Stage 4 saw a victory for Team Uae Abu Dhabi, with Slovenian Jan Polanc taking the Maglia Rosa. It’s Polanc’s first victory since winning a stage of the Giro in 2015, and UAE Team Emirates first Grand Tour win.
Ilnur Zakarin (Katusha-Alpecin) took second and Geraint Thomas (Team Sky) in third. Although finishing in 7th on the stage; Bob Jungels (Quick-Step Floors) claimed the overall race lead. General classifications after day 4 now saw Jungels in first, Geraint Thomas second, at 6 seconds; and Adam Yates of Orica-Scott, at 10 seconds in third.
The 10th May 2017 saw stage 5 of the Giro d’ Italia; a 159km route between Pedara and Messina. The first part of the route was hilly; however flattened out towards the end. Fernando Gaviria took his second stage win with thanks to his team mates’ (Quick-Step Floor) strong lead-out efforts. Gaviria comfortably took the stage ahead of Jakub Mareczko (Wilier Triestina) who edged out Bennett for second. Gaviria’s efforts push his ranking into the Maglia Ciclamino jersey and kept Jungels in the Maglia Rosa.
General classifications at the end of stage 5 saw Bob Jungels still in pink with a time of 23:22:07; Geraint Thomas still in second position at 6 seconds and Adam Yates in third at 10 seconds.
Stage 6 was a 217km ride between Reggio Calabria and Terme Luigiane which saw the biggest win of Silvan Dillier’s (BMC) career. Dillier as well as Jasper Stuyven of Trek-Segafredo who took second place for the day; were both part of a five man breakaway from early on in the stage.
Dillier, Stuyven and Lukas Postlberger reached final climb to the finish together, which featured sections of 10 per cent gradient, where the trio rode together up the climb until 200m to go with no attacks. Dillier made his move, putting any chances that Postlberger might have had to bed. Stuyven was able to stay with Dillier; however Dillier was able to hold his speed, beating Stuyven to the line by half a wheel.
At the end of day 6, the general classifications had Jungels, Thomas and Yates still in the top 3 positions.
Stage 7, on 12th May 2017 saw a simpler 224km route between Castrovillari and Alberobello. This stage saw a three-way photo finish between Caleb Ewan of Orica-Scott, Fernando Gaviria (Quick-Step Floor) and Sam Bennett (Bora-Hansgrohe).

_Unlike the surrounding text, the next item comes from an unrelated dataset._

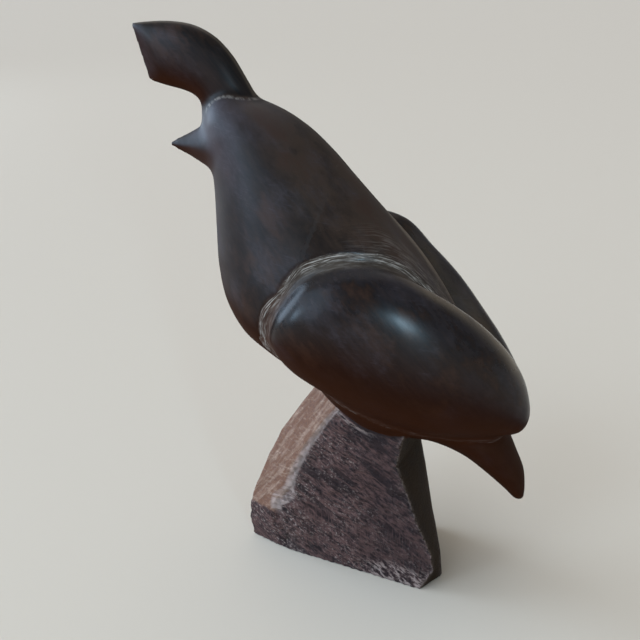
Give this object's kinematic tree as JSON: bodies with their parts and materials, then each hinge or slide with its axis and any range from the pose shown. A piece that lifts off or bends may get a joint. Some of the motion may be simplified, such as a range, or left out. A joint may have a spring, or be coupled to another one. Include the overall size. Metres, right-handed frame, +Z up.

Ewan was the first to open his sprint with 200m remaining at the end of uneventful stage, and was able to hold off the charges of Bennett and Gaviria on the run to the line.
General classifications still remained unchanged after day 7, with Jungels still in pink with a time of 33:56:07 and Thomas in second at 6 seconds and Yates in third at 10 seconds.
The 189km 8th stage took place between Molfetta and Peschici. The stage winner, Gorka Izagirre of Team Movistar made sure he was constantly towards the front of affairs during the ever-changing day of racing. At 36km to go, there was an attempt by UAE Abu Dhabi rider, Valerio Conti to move into the pink jersey, however an attack from Team Sky’s Mikel Landa upped the pace and put an end to Conti’s efforts.
Conti attacked again at 800m to go, again his efforts were put to an end, when his bike slipped out from underneath him on a hairpin bend. That opened the door for Izagirre, beating his components Luis Leon Sanchez (Astana) and Giovanni Visconti (Bahrain-Merida) to the line. Visconti took second and Sanchez third. As the general standings contenders (Jungels, Thomas and Yates) all finished together closely behind the stage leaders; they maintained their general classification standings.
Stage 9 was a 149km route between Montenero di Bisaccia and Blockhaus; seeing a summit finish into a rest day. Early on in the stage there was a 12 rider break, which held a just under 4 minute gap from the peloton. However, with team Movistar at the front of the peloton, this gap was quickly diminished. At 22km to go, it was anyone’s race, with all the favourites gearing up for a final fight to the finish.
An accident with a stationary motorbike marred events; however Movistar continued to push on the pace, and it soon became clear that Nairo Quintana was in fine form on his favoured kind of terrain. At 6.7km Quintana attacked, only taking Vicenzo Nibali (Bahrain-Merida) and Thibaut Pinot (FDJ) with him. At 4.7km Quintana attempted another attack, causing Nibali to fall back. With over 2km remaining, Bauke Mollema of Trek-Segafredo and Tom Dumoulin of Team Sunweb caught up with Pinot. Pinot and Dumoulin eventually dropped Mollema, and were able to ride together to just 24 seconds back on Quintana, who calmly took stage victory and overall control of the Giro d’Italia.
General classifications after the 9th stage saw Nairo Qintana in the Maglia Rosa jersey with a time of 42:06:09 and Thibaut Pinot and Tom Dumoulin in second and third place at 28 seconds.
The 15th May 2017 is a rest day; with the 10th stage on the 16th May being a 40km Time Trial.